§ PROBLEM TO SOLVE: Restate word for word the lines of the data below, from the first through the one that has "const entryGap = 0.5;".

§ STORED DATA:
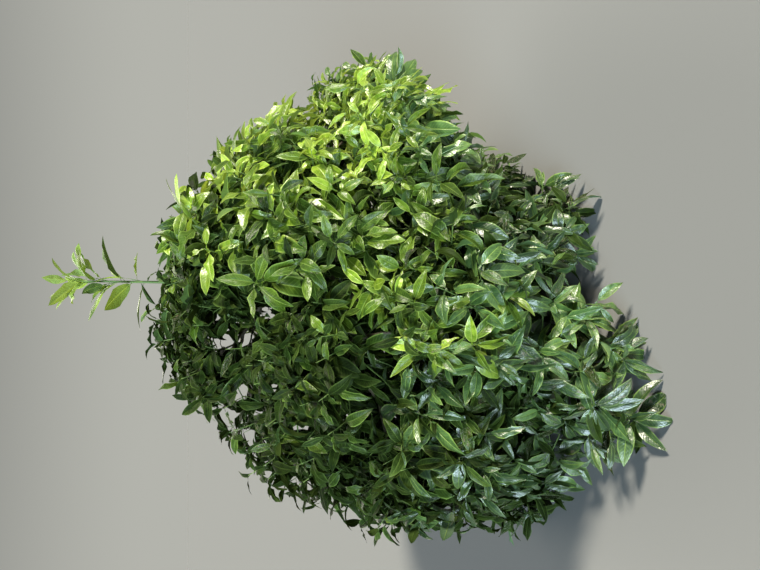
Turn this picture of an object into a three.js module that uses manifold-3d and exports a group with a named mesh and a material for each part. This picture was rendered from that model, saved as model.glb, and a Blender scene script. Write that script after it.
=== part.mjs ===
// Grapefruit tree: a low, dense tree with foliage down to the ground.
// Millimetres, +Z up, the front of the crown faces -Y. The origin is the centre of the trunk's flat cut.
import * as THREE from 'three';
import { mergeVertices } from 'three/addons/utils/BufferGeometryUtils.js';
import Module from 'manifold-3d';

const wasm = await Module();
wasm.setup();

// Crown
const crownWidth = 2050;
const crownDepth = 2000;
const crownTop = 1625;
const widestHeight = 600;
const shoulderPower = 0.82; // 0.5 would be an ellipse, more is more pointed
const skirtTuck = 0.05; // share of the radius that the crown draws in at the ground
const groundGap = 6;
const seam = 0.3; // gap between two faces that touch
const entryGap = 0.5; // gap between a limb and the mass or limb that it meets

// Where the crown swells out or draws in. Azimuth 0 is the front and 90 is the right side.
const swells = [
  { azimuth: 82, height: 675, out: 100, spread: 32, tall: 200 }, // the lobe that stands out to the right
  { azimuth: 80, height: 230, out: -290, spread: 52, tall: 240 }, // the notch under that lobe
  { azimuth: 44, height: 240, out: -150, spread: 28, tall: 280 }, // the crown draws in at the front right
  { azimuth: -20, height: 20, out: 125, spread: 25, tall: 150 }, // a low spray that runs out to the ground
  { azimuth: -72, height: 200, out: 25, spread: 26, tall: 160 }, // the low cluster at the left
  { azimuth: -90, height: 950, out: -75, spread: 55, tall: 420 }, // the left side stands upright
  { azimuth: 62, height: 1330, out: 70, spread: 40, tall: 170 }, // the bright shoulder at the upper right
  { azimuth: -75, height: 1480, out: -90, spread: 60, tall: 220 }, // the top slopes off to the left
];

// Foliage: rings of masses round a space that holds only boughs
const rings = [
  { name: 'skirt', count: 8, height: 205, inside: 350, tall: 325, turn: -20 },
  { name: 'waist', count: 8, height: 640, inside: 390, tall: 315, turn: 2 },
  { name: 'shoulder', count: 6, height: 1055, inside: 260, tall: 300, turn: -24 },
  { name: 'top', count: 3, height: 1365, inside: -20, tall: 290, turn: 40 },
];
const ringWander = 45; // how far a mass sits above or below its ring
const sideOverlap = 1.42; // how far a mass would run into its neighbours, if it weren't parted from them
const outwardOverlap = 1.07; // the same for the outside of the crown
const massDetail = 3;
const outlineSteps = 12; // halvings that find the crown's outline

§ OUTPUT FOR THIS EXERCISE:
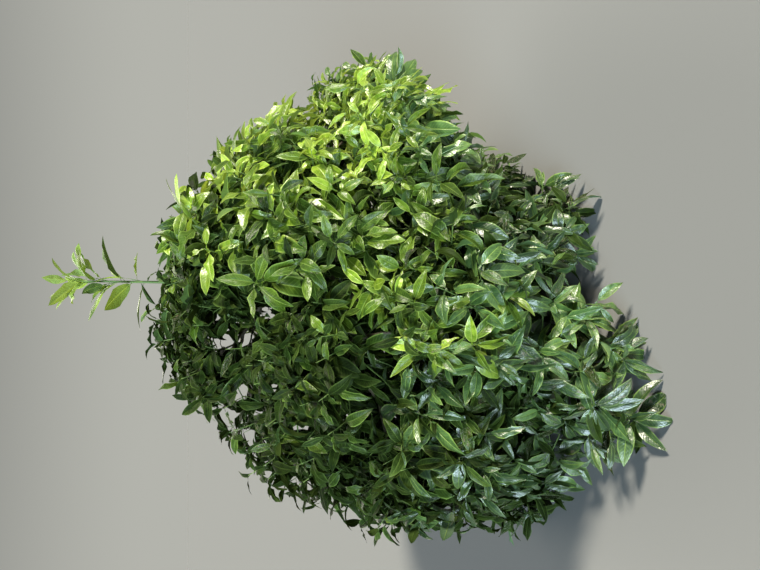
Turn this picture of an object into a three.js module that uses manifold-3d and exports a group with a named mesh and a material for each part. This picture was rendered from that model, saved as model.glb, and a Blender scene script. Write that script after it.
=== part.mjs ===
// Grapefruit tree: a low, dense tree with foliage down to the ground.
// Millimetres, +Z up, the front of the crown faces -Y. The origin is the centre of the trunk's flat cut.
import * as THREE from 'three';
import { mergeVertices } from 'three/addons/utils/BufferGeometryUtils.js';
import Module from 'manifold-3d';

const wasm = await Module();
wasm.setup();

// Crown
const crownWidth = 2050;
const crownDepth = 2000;
const crownTop = 1625;
const widestHeight = 600;
const shoulderPower = 0.82; // 0.5 would be an ellipse, more is more pointed
const skirtTuck = 0.05; // share of the radius that the crown draws in at the ground
const groundGap = 6;
const seam = 0.3; // gap between two faces that touch
const entryGap = 0.5; // gap between a limb and the mass or limb that it meets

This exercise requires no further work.